What you need to do
Output exactly the lines that run from the line containing "make_standoff()" through the line containing "before = set(bpy.data.objects)", with both ends included.

Dataset section
* * * * * * *

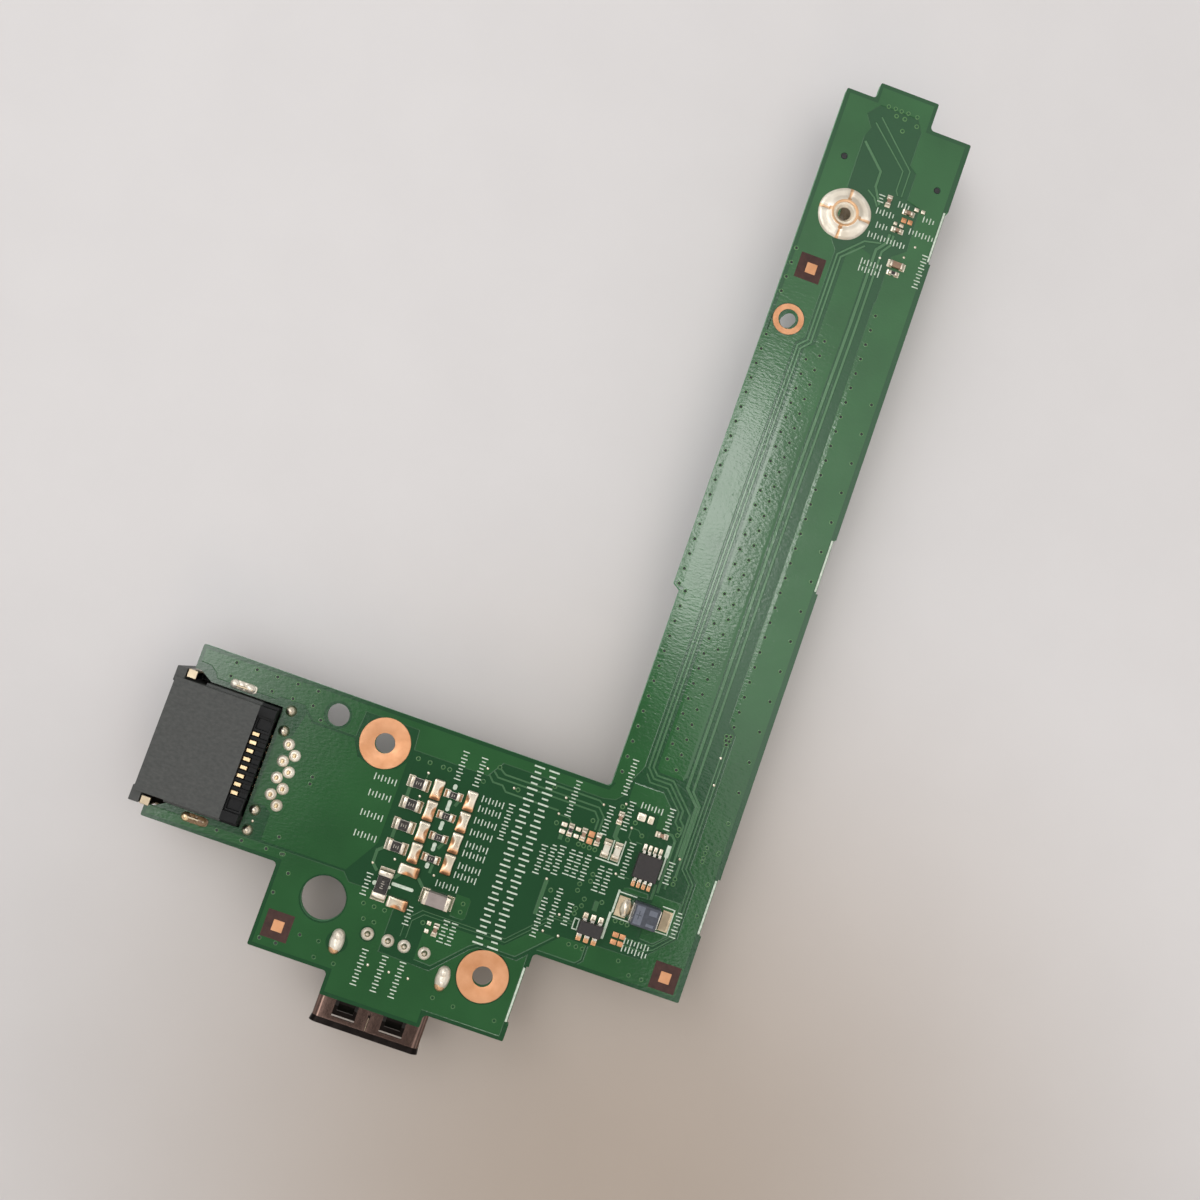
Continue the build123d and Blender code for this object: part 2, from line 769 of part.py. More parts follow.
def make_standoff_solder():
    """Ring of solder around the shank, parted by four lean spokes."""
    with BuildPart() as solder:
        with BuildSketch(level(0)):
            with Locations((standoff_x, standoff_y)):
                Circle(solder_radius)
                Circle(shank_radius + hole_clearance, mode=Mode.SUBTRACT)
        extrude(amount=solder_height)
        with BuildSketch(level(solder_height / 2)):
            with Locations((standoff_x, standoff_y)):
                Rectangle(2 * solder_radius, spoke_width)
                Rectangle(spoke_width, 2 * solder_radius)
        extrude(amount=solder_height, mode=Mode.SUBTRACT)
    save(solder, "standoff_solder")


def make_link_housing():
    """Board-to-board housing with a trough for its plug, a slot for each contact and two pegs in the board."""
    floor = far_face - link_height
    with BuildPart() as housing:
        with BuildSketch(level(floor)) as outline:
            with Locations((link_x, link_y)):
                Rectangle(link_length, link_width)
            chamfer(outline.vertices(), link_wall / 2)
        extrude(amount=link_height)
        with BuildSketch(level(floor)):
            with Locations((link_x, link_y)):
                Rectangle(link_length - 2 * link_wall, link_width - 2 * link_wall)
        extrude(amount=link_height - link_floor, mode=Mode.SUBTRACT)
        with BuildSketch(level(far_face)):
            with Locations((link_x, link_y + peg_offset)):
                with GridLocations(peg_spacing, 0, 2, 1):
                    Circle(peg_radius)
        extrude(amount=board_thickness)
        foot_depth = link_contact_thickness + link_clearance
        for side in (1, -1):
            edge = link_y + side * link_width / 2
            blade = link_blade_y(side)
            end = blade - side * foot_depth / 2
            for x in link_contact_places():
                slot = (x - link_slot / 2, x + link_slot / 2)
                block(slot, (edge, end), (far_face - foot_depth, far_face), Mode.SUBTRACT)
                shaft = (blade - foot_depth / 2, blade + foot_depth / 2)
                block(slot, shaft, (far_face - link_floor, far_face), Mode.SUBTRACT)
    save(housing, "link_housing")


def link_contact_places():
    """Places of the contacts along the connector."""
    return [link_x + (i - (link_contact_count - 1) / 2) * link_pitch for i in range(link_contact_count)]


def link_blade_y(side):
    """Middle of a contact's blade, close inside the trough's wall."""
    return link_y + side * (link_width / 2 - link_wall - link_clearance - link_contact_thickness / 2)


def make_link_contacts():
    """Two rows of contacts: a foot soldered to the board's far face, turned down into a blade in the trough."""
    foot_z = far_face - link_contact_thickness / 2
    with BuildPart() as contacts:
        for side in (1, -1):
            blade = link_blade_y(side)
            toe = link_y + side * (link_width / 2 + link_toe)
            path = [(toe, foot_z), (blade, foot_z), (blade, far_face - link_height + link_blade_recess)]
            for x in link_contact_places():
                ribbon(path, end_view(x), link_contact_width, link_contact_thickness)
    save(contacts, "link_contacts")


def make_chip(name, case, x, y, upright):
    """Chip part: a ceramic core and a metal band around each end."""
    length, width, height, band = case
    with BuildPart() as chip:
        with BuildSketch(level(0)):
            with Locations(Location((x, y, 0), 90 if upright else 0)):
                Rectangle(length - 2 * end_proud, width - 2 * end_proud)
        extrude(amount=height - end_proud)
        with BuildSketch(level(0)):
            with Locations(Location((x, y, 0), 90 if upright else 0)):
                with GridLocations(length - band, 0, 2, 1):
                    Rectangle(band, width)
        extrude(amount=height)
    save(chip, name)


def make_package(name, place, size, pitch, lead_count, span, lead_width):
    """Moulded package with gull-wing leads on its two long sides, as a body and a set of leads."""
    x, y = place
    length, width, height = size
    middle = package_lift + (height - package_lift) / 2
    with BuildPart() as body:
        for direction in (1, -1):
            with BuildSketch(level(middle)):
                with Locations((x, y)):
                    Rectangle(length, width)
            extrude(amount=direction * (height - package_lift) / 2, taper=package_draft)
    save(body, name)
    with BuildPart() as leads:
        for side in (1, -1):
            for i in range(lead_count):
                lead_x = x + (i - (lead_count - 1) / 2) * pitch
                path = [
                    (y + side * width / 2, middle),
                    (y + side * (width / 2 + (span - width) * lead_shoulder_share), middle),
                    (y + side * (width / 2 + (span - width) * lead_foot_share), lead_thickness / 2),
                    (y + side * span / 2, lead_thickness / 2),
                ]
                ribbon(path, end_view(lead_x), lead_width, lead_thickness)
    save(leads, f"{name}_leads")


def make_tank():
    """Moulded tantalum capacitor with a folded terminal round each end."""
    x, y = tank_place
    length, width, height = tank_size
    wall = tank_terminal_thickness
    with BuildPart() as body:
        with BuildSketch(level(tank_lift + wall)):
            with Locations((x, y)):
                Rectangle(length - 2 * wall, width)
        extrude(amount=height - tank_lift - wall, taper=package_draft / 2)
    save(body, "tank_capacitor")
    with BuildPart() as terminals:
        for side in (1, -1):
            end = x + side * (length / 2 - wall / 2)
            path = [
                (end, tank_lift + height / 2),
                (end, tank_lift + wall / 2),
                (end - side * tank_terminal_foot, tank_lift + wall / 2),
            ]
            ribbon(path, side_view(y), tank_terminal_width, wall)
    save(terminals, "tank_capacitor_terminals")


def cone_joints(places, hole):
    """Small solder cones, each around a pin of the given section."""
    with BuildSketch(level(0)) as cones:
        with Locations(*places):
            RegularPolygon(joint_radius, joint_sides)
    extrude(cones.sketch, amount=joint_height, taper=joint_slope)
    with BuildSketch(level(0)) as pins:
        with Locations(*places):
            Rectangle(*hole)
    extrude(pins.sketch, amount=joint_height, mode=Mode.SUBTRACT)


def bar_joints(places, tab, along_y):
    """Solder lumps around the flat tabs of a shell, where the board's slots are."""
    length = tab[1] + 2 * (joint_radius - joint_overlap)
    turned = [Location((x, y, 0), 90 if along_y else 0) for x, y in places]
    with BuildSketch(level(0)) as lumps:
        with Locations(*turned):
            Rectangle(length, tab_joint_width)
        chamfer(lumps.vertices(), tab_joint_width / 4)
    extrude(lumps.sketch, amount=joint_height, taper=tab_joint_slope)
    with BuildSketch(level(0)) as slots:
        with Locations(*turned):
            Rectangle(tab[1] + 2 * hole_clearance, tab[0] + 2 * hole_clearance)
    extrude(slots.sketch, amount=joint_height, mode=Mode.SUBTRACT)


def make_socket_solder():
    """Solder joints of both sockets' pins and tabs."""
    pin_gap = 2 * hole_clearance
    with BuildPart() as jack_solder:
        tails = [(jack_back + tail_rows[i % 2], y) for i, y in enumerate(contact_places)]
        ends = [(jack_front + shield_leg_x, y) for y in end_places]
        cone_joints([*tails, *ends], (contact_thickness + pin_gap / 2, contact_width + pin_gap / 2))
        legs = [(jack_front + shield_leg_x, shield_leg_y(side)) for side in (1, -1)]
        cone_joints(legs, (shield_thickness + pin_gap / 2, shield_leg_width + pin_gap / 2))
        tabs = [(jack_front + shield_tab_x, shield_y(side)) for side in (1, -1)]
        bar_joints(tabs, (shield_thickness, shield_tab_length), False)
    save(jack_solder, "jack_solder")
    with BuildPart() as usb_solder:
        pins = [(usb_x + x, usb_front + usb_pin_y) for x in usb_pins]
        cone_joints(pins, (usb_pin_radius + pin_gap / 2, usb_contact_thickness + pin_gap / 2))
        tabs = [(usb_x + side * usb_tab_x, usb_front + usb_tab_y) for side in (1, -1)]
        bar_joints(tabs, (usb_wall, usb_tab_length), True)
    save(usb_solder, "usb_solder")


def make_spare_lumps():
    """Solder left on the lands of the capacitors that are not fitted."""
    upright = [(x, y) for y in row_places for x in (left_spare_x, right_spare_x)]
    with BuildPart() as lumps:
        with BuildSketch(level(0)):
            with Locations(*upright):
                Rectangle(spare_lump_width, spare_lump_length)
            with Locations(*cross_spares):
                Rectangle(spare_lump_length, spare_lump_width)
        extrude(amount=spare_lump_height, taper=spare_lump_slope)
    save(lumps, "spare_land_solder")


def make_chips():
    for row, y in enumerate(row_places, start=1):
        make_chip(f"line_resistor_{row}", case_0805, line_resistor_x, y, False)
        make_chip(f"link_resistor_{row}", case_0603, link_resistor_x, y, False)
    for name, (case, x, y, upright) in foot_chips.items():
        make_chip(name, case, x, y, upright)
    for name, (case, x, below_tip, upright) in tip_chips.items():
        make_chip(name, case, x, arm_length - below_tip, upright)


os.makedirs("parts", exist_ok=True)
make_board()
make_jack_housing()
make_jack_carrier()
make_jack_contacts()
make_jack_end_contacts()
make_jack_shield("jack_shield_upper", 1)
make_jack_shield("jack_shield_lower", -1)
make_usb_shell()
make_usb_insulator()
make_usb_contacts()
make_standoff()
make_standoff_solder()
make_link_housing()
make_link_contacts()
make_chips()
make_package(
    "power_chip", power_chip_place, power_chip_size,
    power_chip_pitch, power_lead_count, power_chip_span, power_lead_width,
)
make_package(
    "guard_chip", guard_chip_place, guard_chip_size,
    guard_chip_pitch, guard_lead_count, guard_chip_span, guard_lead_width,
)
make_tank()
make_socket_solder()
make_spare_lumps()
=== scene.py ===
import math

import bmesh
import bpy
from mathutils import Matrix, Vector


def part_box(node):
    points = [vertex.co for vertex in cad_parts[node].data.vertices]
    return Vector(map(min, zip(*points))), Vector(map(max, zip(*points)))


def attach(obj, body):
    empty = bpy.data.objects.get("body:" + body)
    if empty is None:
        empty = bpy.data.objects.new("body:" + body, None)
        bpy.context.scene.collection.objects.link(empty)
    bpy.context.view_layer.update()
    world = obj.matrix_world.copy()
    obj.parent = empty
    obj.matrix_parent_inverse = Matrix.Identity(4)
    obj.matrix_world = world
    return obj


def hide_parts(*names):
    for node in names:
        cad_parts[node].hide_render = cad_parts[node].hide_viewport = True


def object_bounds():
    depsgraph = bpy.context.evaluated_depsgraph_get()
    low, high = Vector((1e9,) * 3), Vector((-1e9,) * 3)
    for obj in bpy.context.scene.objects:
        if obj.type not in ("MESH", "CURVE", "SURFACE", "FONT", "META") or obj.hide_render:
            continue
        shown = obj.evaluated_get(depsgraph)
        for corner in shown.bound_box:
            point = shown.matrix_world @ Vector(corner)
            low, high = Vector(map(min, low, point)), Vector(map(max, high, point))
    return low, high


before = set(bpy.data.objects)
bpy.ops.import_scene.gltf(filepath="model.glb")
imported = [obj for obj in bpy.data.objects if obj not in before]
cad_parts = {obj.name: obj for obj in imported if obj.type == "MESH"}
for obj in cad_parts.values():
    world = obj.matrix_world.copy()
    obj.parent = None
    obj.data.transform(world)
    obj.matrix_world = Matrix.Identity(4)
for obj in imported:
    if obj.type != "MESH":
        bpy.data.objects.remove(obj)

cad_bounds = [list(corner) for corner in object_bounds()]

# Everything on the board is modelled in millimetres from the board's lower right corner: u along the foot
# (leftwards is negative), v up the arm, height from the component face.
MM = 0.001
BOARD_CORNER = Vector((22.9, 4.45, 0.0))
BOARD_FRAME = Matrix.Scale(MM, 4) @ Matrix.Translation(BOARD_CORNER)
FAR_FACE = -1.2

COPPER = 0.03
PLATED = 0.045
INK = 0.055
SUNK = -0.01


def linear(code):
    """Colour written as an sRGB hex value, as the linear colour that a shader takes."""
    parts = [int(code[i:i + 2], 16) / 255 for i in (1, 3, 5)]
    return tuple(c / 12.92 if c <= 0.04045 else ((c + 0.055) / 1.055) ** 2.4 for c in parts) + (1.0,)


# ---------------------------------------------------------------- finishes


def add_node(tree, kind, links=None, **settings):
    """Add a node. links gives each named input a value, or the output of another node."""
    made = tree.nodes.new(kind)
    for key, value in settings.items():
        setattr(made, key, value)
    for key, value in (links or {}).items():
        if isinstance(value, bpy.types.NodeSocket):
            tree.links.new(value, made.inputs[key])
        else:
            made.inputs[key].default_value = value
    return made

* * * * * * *

Task solution
make_standoff()
make_standoff_solder()
make_link_housing()
make_link_contacts()
make_chips()
make_package(
    "power_chip", power_chip_place, power_chip_size,
    power_chip_pitch, power_lead_count, power_chip_span, power_lead_width,
)
make_package(
    "guard_chip", guard_chip_place, guard_chip_size,
    guard_chip_pitch, guard_lead_count, guard_chip_span, guard_lead_width,
)
make_tank()
make_socket_solder()
make_spare_lumps()
=== scene.py ===
import math

import bmesh
import bpy
from mathutils import Matrix, Vector


def part_box(node):
    points = [vertex.co for vertex in cad_parts[node].data.vertices]
    return Vector(map(min, zip(*points))), Vector(map(max, zip(*points)))


def attach(obj, body):
    empty = bpy.data.objects.get("body:" + body)
    if empty is None:
        empty = bpy.data.objects.new("body:" + body, None)
        bpy.context.scene.collection.objects.link(empty)
    bpy.context.view_layer.update()
    world = obj.matrix_world.copy()
    obj.parent = empty
    obj.matrix_parent_inverse = Matrix.Identity(4)
    obj.matrix_world = world
    return obj


def hide_parts(*names):
    for node in names:
        cad_parts[node].hide_render = cad_parts[node].hide_viewport = True


def object_bounds():
    depsgraph = bpy.context.evaluated_depsgraph_get()
    low, high = Vector((1e9,) * 3), Vector((-1e9,) * 3)
    for obj in bpy.context.scene.objects:
        if obj.type not in ("MESH", "CURVE", "SURFACE", "FONT", "META") or obj.hide_render:
            continue
        shown = obj.evaluated_get(depsgraph)
        for corner in shown.bound_box:
            point = shown.matrix_world @ Vector(corner)
            low, high = Vector(map(min, low, point)), Vector(map(max, high, point))
    return low, high


before = set(bpy.data.objects)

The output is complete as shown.